(Source records)
>>>>

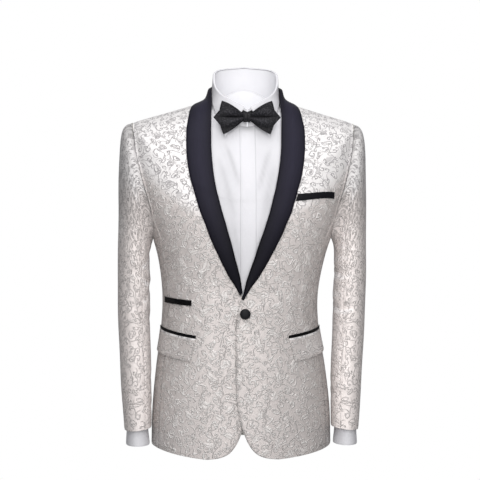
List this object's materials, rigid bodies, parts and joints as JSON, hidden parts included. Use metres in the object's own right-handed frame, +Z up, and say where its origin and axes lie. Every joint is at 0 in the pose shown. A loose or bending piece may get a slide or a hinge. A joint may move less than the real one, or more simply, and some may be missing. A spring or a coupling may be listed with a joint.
{
  "type": "tuxedo",
  "caption": "White jacquard dinner jacket with a black satin shawl collar, worn over a white dress shirt with a black bow tie.",
  "frame": {"origin": "middle of the neck, level with the inner ends of the jacket's shoulder seams", "axes": "+Z up, the front faces -Y, +X is the wearer's left"},
  "size_m": [0.5036, 0.2528, 0.7861],
  "materials": {
    "white_jacquard": "white jacquard with a woven scroll pattern, silky",
    "black_satin": "black satin",
    "shirt_cotton": "smooth white cotton",
    "bow_brocade": "black figured silk",
    "button_cover": "button covered in black cloth"
  },
  "bodies": {
    "root": {"bow_back": "bow_brocade", "bow_band": "bow_brocade", "bow_front": "bow_brocade", "bow_knot": "bow_brocade", "breast_welt": "black_satin", "front_button": "button_cover", "jacket_back_left": "white_jacquard", "jacket_back_right": "white_jacquard", "jacket_collar_stand": "white_jacquard", "jacket_front_left": "white_jacquard", "jacket_front_right": "white_jacquard", "jacket_side_left": "white_jacquard", "jacket_side_right": "white_jacquard", "jacket_sleeve_top_left": "white_jacquard", "jacket_sleeve_top_right": "white_jacquard", "jacket_sleeve_under_left": "white_jacquard", "jacket_sleeve_under_right": "white_jacquard", "pocket_flap_left": "white_jacquard", "pocket_flap_right": "white_jacquard", "pocket_jet_left": "black_satin", "pocket_jet_right": "black_satin", "shawl_collar_left": "black_satin", "shawl_collar_right": "black_satin", "shirt_back": "shirt_cotton", "shirt_collar_leaf": "shirt_cotton", "shirt_collar_stand": "shirt_cotton", "shirt_cuff_left": "shirt_cotton", "shirt_cuff_right": "shirt_cotton", "shirt_front_left": "shirt_cotton", "shirt_front_right": "shirt_cotton", "shirt_placket": "shirt_cotton", "shirt_sleeve_left": "shirt_cotton", "shirt_sleeve_right": "shirt_cotton", "ticket_welt": "black_satin"}
  },
  "joints": []
}
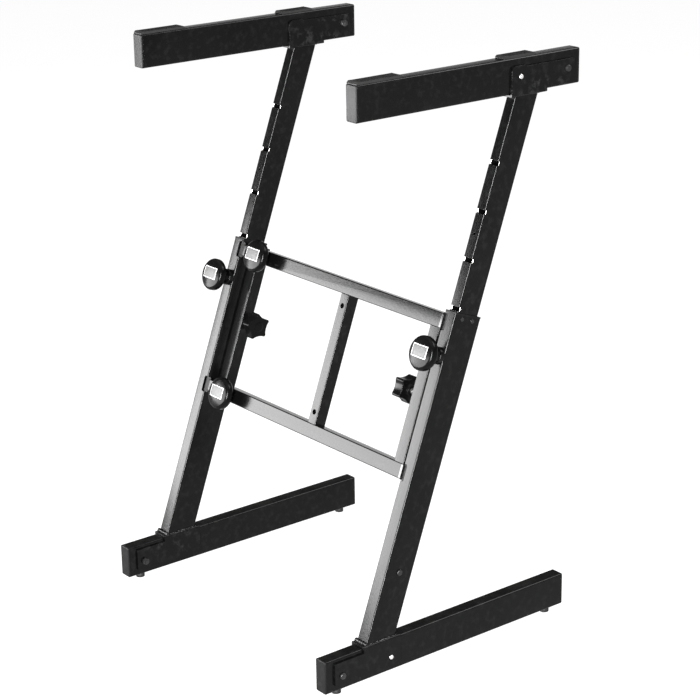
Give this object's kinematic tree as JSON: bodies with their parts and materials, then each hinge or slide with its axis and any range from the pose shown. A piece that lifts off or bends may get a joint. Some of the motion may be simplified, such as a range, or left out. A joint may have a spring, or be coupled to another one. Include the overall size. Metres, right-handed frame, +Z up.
{
  "type": "folding keyboard stand",
  "caption": "Z-shaped folding keyboard stand: leaning uprights with sliding masts, hinged feet and arms, and a cross frame that stretches in width.",
  "frame": {"origin": "on the floor, in the middle of the space that the stand fills", "axes": "+Z up, +Y to the rear, +X to the right as seen from the front"},
  "size_m": [0.554, 0.469, 0.863],
  "materials": {
    "black_paint": "semi-gloss black powder coat",
    "black_plastic": "moulded black plastic",
    "black_rubber": "matt black rubber",
    "zinc_steel": "bright zinc plate"
  },
  "bodies": {
    "cross_frame": {"upper_bar": "black_paint", "lower_bar": "black_paint", "right_post": "black_paint", "centre_post": "black_paint", "right_bar_plugs": "black_plastic", "right_post_knuckles": "black_paint", "right_hinge_pins": "zinc_steel"},
    "slide_frame": {"slide_bars": "black_paint", "left_post": "black_paint", "left_bar_plugs": "black_plastic", "left_post_knuckles": "black_paint", "left_hinge_pins": "zinc_steel"},
    "upper_clamp": {"upper_clamp_knob": "black_plastic", "upper_clamp_screw": "zinc_steel"},
    "lower_clamp": {"lower_clamp_knob": "black_plastic", "lower_clamp_screw": "zinc_steel"},
    "right_leg": {"right_outer_upright": "black_paint", "right_upright_collar": "black_plastic", "right_leg_fixings": "zinc_steel", "right_foot_bracket": "black_paint", "right_foot_pivot_bolt": "zinc_steel", "right_pin_boss": "black_paint", "right_leg_knuckles": "black_paint"},
    "right_foot": {"right_foot_tube": "black_paint", "right_foot_plugs": "black_plastic", "right_floor_pads": "black_rubber"},
    "right_foot_button": {"right_foot_button": "zinc_steel"},
    "right_mast": {"right_inner_upright": "black_paint", "right_arm_bracket": "black_paint", "right_arm_pivot_bolt": "zinc_steel"},
    "right_arm": {"right_arm_tube": "black_paint", "right_arm_plugs": "black_plastic", "right_rest_pads": "black_rubber"},
    "right_arm_button": {"right_arm_button": "zinc_steel"},
    "right_height_pull": {"right_height_knob": "black_plastic", "right_height_pin": "zinc_steel"},
    "right_star": {"right_star_knob": "black_plastic", "right_star_stud": "zinc_steel"},
    "left_leg": {"left_outer_upright": "black_paint", "left_upright_collar": "black_plastic", "left_leg_fixings": "zinc_steel", "left_foot_bracket": "black_paint", "left_foot_pivot_bolt": "zinc_steel", "left_pin_boss": "black_paint", "left_leg_knuckles": "black_paint"},
    "left_foot": {"left_foot_tube": "black_paint", "left_foot_plugs": "black_plastic", "left_floor_pads": "black_rubber"},
    "left_foot_button": {"left_foot_button": "zinc_steel"},
    "left_mast": {"left_inner_upright": "black_paint", "left_arm_bracket": "black_paint", "left_arm_pivot_bolt": "zinc_steel"},
    "left_arm": {"left_arm_tube": "black_paint", "left_arm_plugs": "black_plastic", "left_rest_pads": "black_rubber"},
    "left_arm_button": {"left_arm_button": "zinc_steel"},
    "left_height_pull": {"left_height_knob": "black_plastic", "left_height_pin": "zinc_steel"},
    "left_star": {"left_star_knob": "black_plastic", "left_star_stud": "zinc_steel"}
  },
  "joints": [
    {"name": "right_leg_fold", "type": "hinge", "parent": "cross_frame", "child": "right_leg", "pos_m": [0.237, -0.01514, 0.39078], "axis": [0, 0.342, 0.9397], "range_deg": [0, 90]},
    {"name": "right_foot_fold", "type": "hinge", "parent": "right_leg", "child": "right_foot", "pos_m": [0.252, -0.20622, 0.0304], "axis": [-1, 0, 0], "range_deg": [0, 290]},
    {"name": "right_foot_button_press", "type": "slide", "parent": "right_leg", "child": "right_foot_button", "axis": [-1, 0, 0], "range_m": [0, 0.003], "stiffness_N_per_m": 300, "springref_m": -0.002},
    {"name": "right_height", "type": "slide", "parent": "right_leg", "child": "right_mast", "axis": [0, 0.342, 0.9397], "range_m": [-0.2776, 0]},
    {"name": "right_arm_fold", "type": "hinge", "parent": "right_mast", "child": "right_arm", "pos_m": [0.252, 0.20902, 0.8333], "axis": [-1, 0, 0], "range_deg": [0, 290]},
    {"name": "right_arm_button_press", "type": "slide", "parent": "right_mast", "child": "right_arm_button", "axis": [-1, 0, 0], "range_m": [0, 0.003], "stiffness_N_per_m": 300, "springref_m": -0.002},
    {"name": "right_height_pull", "type": "slide", "parent": "right_leg", "child": "right_height_pull", "axis": [0, -0.9397, 0.342], "range_m": [0, 0.008], "stiffness_N_per_m": 600, "springref_m": -0.004},
    {"name": "right_star_turn", "type": "hinge", "parent": "cross_frame", "child": "right_star", "pos_m": [0.195, -0.02813, 0.39604], "axis": [1, 0, 0], "continuous": true},
    {"name": "left_leg_fold", "type": "hinge", "parent": "slide_frame", "child": "left_leg", "pos_m": [-0.237, 0.00431, 0.3837], "axis": [0, -0.342, -0.9397], "range_deg": [0, 90]},
    {"name": "left_foot_fold", "type": "hinge", "parent": "left_leg", "child": "left_foot", "pos_m": [-0.252, -0.20622, 0.0304], "axis": [-1, 0, 0], "range_deg": [0, 290]},
    {"name": "left_foot_button_press", "type": "slide", "parent": "left_leg", "child": "left_foot_button", "axis": [1, 0, 0], "range_m": [0, 0.003], "stiffness_N_per_m": 300, "springref_m": -0.002},
    {"name": "left_height", "type": "slide", "parent": "left_leg", "child": "left_mast", "axis": [0, 0.342, 0.9397], "range_m": [-0.2776, 0]},
    {"name": "left_arm_fold", "type": "hinge", "parent": "left_mast", "child": "left_arm", "pos_m": [-0.252, 0.20902, 0.8333], "axis": [-1, 0, 0], "range_deg": [0, 290]},
    {"name": "left_arm_button_press", "type": "slide", "parent": "left_mast", "child": "left_arm_button", "axis": [1, 0, 0], "range_m": [0, 0.003], "stiffness_N_per_m": 300, "springref_m": -0.002},
    {"name": "left_height_pull", "type": "slide", "parent": "left_leg", "child": "left_height_pull", "axis": [0, -0.9397, 0.342], "range_m": [0, 0.008], "stiffness_N_per_m": 600, "springref_m": -0.004},
    {"name": "left_star_turn", "type": "hinge", "parent": "slide_frame", "child": "left_star", "pos_m": [-0.195, -0.00868, 0.38896], "axis": [1, 0, 0], "continuous": true},
    {"name": "width", "type": "slide", "parent": "cross_frame", "child": "slide_frame", "axis": [-1, 0, 0], "range_m": [-0.03, 0.1]},
    {"name": "upper_clamp_turn", "type": "hinge", "parent": "cross_frame", "child": "upper_clamp", "pos_m": [-0.176, -0.01427, 0.5072], "axis": [0, -0.9397, 0.342], "continuous": true},
    {"name": "lower_clamp_turn", "type": "hinge", "parent": "cross_frame", "child": "lower_clamp", "pos_m": [-0.176, -0.08945, 0.30066], "axis": [0, -0.9397, 0.342], "continuous": true}
  ]
}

<<<<

Scan the lines for the string "from". Copy out each line that matches.

◆ **WRITTEN REPLY**:
Give this object's kinematic tree as JSON: bodies with their parts and materials, then each hinge or slide with its axis and any range from the pose shown. A piece that lifts off or bends may get a joint. Some of the motion may be simplified, such as a range, or left out. A joint may have a spring, or be coupled to another one. Include the overall size. Metres, right-handed frame, +Z up.
  "frame": {"origin": "on the floor, in the middle of the space that the stand fills", "axes": "+Z up, +Y to the rear, +X to the right as seen from the front"},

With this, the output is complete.